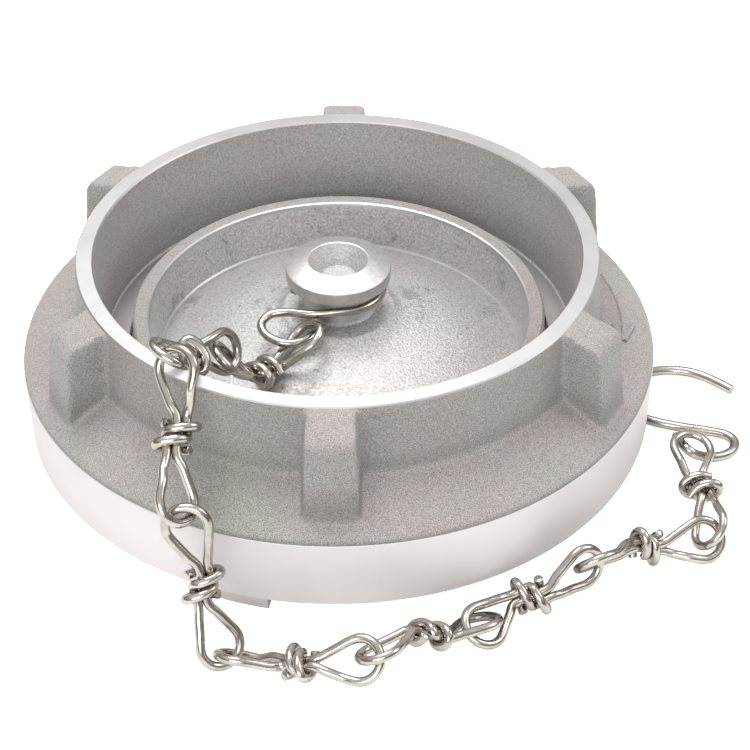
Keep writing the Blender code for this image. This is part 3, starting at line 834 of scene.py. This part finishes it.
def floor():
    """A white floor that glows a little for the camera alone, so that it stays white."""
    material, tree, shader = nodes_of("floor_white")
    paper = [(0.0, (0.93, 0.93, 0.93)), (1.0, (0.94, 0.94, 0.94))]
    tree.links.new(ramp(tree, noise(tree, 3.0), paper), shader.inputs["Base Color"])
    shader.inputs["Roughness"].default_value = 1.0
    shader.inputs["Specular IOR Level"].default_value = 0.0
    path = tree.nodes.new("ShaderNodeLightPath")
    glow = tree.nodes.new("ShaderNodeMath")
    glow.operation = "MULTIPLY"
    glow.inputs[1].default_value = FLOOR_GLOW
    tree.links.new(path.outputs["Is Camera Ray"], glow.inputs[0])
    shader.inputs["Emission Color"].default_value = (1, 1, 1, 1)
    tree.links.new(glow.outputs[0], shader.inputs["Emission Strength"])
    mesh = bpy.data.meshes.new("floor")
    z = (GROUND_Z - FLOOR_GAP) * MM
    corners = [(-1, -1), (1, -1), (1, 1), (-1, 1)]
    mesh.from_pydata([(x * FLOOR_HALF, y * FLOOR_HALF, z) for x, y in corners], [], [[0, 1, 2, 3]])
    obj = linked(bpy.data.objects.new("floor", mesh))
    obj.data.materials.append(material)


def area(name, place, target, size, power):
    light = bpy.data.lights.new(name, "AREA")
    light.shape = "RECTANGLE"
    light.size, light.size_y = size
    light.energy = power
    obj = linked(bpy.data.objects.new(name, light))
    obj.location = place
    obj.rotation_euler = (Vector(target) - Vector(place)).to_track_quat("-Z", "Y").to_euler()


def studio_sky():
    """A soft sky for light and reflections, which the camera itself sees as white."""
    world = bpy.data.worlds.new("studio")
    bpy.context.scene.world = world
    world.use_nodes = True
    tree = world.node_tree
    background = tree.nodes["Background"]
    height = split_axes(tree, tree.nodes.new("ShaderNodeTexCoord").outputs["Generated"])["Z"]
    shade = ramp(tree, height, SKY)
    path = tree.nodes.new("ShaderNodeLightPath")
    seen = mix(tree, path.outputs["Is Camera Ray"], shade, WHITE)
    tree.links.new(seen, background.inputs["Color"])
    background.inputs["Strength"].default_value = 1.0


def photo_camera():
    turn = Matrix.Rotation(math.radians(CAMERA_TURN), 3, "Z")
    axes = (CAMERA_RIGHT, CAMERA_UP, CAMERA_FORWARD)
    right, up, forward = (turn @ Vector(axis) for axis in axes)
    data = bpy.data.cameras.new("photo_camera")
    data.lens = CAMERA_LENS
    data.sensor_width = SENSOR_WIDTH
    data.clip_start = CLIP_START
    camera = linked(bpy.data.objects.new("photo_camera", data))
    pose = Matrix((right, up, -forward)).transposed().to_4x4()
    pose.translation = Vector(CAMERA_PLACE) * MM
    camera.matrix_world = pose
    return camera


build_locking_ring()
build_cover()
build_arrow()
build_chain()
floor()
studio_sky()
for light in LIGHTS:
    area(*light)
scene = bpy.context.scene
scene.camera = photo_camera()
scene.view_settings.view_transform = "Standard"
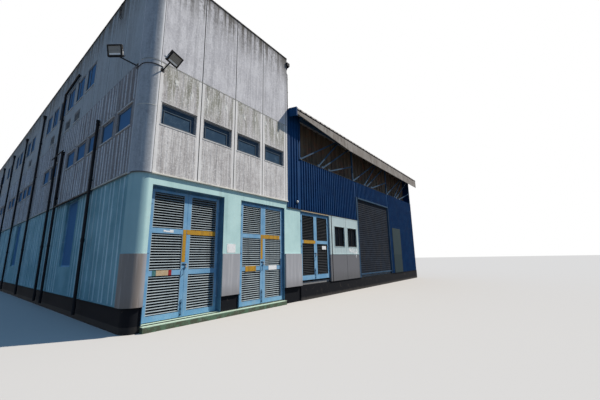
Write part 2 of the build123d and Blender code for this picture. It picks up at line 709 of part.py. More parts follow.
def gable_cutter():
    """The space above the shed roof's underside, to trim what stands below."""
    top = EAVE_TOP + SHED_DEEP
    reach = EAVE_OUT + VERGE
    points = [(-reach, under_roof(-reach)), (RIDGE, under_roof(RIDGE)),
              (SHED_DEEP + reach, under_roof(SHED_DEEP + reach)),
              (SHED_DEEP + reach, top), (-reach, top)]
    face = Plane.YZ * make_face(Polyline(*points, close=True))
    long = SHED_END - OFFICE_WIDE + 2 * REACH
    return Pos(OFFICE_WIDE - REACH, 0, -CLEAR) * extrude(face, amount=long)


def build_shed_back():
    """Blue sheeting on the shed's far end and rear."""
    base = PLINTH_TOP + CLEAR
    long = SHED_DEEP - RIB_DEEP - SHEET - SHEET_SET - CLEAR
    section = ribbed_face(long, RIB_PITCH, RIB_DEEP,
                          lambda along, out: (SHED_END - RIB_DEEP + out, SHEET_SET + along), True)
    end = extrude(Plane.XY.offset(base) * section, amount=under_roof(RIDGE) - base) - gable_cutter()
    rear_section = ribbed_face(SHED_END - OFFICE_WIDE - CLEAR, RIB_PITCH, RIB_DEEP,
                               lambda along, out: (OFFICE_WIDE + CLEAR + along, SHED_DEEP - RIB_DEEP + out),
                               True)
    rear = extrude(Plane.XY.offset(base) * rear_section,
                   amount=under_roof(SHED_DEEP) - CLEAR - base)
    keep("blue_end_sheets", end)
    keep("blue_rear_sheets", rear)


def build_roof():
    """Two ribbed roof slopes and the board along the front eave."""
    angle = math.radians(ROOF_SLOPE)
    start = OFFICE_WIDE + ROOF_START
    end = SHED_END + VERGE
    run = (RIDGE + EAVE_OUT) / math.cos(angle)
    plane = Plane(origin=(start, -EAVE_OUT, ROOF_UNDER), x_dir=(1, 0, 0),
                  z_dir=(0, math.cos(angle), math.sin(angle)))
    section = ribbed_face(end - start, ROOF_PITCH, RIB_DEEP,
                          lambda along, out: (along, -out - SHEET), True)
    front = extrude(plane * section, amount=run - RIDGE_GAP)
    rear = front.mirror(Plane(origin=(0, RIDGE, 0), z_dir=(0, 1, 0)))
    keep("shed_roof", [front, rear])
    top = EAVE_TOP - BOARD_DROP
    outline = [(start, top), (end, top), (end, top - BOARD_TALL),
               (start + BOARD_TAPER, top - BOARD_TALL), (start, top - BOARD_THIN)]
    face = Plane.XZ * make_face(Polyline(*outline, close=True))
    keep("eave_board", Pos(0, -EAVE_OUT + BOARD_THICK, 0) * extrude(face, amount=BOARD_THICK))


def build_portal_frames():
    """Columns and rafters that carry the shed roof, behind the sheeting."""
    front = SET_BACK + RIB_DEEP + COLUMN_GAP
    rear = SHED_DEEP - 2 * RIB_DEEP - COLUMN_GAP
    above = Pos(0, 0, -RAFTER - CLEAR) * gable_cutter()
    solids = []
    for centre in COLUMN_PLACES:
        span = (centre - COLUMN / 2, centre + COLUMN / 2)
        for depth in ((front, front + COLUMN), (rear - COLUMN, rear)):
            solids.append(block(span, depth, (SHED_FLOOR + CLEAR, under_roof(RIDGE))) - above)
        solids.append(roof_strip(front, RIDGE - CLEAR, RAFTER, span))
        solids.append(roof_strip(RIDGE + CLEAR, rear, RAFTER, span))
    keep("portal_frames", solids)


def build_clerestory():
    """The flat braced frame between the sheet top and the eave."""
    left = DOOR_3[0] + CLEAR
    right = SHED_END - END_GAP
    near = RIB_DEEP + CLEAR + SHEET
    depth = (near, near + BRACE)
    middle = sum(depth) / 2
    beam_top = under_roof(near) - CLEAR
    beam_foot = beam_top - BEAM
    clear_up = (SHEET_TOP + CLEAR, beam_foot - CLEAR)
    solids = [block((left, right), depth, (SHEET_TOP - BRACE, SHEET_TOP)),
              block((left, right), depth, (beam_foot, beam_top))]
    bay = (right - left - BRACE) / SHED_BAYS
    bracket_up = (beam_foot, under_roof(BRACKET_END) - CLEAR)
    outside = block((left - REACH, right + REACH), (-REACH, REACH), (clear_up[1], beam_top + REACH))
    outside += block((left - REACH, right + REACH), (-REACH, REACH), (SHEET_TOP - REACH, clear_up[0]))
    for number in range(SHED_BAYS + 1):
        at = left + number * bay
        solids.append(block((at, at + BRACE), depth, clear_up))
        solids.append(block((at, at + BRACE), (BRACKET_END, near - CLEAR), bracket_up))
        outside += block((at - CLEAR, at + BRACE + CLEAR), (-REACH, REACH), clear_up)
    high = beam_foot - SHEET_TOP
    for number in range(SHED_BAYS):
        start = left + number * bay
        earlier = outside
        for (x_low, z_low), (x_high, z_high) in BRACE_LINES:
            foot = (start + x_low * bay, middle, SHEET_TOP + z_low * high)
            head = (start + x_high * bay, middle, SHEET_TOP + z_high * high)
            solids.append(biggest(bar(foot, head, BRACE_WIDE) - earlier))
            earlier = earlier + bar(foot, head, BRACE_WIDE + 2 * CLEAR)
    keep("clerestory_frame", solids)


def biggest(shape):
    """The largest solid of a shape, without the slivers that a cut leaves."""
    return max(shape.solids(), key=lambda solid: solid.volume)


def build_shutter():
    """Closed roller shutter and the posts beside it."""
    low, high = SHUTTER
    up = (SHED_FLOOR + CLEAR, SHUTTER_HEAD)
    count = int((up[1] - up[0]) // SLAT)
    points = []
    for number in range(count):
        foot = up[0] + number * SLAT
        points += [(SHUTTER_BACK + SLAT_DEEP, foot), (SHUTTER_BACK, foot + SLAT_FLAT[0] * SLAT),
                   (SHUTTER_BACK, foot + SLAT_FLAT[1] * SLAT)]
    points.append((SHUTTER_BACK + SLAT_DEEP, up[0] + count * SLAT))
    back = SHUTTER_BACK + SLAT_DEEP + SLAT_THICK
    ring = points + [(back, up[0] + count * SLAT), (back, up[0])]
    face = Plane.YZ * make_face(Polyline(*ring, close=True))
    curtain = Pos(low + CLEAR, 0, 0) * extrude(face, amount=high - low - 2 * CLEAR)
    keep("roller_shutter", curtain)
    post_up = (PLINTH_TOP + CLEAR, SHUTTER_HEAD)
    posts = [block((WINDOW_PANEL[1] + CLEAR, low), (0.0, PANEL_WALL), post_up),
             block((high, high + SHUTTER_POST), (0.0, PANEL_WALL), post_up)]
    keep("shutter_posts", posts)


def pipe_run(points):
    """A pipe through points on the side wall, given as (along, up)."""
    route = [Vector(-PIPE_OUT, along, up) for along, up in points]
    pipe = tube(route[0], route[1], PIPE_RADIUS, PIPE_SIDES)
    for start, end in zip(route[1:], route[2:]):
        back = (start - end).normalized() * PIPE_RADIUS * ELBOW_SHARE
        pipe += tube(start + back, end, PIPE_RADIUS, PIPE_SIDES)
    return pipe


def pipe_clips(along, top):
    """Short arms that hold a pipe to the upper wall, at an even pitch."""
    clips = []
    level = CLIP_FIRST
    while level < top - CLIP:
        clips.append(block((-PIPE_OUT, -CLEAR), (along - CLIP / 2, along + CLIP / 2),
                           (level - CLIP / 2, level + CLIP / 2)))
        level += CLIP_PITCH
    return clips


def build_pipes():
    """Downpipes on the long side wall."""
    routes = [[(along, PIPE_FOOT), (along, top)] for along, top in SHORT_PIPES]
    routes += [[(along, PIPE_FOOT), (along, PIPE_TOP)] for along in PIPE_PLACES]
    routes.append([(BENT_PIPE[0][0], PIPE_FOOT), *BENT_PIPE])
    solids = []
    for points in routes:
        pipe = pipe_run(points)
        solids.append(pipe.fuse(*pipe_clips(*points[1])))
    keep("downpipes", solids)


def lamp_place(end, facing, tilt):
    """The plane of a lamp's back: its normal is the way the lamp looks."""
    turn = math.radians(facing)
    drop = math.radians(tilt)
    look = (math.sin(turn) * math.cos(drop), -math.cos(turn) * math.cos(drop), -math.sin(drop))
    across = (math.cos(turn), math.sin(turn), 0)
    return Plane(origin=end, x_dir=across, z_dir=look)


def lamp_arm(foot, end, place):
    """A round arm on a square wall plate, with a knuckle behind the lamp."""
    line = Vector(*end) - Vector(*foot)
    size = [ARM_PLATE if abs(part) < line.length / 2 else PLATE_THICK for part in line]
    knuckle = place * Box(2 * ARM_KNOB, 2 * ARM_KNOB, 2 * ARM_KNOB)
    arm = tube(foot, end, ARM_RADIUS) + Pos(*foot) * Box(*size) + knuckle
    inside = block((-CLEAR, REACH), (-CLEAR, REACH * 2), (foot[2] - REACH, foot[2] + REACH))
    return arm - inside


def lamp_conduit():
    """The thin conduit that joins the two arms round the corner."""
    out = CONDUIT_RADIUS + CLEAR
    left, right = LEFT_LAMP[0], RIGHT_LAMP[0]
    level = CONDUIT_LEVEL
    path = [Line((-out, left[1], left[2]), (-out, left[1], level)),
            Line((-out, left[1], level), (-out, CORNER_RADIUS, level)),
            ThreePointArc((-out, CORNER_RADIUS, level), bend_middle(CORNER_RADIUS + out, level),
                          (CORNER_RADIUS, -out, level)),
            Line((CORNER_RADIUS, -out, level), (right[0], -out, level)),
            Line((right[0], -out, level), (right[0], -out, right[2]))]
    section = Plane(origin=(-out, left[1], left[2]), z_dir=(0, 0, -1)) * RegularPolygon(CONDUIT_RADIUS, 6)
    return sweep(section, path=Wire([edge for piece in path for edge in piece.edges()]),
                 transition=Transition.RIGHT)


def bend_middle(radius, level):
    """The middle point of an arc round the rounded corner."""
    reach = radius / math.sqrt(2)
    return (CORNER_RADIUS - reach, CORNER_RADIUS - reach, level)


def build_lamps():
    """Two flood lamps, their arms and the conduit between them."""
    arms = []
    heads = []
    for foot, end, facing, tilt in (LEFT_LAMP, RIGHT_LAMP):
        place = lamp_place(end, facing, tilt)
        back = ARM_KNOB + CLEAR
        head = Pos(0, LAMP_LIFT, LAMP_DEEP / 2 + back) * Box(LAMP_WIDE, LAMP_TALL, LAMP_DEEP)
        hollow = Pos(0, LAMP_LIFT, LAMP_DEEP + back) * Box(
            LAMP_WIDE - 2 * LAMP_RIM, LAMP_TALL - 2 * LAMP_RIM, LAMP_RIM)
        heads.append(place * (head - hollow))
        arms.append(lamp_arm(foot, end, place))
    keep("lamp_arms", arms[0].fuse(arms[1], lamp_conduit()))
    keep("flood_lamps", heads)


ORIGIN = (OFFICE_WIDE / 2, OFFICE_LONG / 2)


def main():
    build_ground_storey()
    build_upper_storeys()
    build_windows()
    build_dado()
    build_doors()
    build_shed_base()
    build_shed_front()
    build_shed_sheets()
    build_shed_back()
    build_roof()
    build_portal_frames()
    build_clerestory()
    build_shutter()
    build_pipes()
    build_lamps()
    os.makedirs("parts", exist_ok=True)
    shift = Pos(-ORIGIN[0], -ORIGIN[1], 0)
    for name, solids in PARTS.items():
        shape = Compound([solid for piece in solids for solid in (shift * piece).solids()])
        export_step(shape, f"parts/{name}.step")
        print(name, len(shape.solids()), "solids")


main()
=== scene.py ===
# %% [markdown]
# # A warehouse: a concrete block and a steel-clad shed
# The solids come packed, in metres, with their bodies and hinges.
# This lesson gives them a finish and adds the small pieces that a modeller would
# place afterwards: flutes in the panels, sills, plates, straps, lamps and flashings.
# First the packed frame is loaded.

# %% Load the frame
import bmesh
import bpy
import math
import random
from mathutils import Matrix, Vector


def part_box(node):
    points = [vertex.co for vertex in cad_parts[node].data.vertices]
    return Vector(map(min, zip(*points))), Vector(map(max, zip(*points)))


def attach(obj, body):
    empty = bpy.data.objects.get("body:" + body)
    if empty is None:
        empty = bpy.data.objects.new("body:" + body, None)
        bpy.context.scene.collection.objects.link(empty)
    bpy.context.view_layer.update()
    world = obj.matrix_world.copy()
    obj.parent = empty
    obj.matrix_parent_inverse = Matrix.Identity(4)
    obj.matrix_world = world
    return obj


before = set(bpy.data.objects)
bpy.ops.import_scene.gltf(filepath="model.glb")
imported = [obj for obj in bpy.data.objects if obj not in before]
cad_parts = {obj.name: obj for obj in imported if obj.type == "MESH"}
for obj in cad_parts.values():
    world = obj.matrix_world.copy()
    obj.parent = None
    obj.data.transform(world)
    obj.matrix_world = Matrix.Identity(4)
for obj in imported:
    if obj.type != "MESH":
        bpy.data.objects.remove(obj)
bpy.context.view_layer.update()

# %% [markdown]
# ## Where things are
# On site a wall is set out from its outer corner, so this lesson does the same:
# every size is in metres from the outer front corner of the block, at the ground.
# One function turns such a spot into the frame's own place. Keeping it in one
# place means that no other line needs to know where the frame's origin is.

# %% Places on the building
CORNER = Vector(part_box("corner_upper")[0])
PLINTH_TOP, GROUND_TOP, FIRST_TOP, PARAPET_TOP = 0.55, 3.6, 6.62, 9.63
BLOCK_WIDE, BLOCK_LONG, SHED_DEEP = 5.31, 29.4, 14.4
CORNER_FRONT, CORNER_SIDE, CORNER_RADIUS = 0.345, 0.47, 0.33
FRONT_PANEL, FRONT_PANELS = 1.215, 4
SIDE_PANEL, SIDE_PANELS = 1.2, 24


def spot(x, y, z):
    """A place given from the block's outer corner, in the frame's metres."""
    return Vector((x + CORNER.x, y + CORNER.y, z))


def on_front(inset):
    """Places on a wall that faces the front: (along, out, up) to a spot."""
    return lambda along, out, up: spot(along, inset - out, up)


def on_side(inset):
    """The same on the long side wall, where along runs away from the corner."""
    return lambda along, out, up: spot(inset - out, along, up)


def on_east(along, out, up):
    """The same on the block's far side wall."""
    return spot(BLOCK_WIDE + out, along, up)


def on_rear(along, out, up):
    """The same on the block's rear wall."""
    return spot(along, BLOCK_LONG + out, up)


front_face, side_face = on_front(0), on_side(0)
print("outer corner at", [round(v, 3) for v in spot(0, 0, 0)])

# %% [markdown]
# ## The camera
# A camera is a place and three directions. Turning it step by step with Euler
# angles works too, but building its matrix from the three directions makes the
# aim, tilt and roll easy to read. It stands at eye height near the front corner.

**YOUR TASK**
From the listing above, copy out each line where the word "update" appears.

**ANSWER TO THIS EXERCISE**
    bpy.context.view_layer.update()
bpy.context.view_layer.update()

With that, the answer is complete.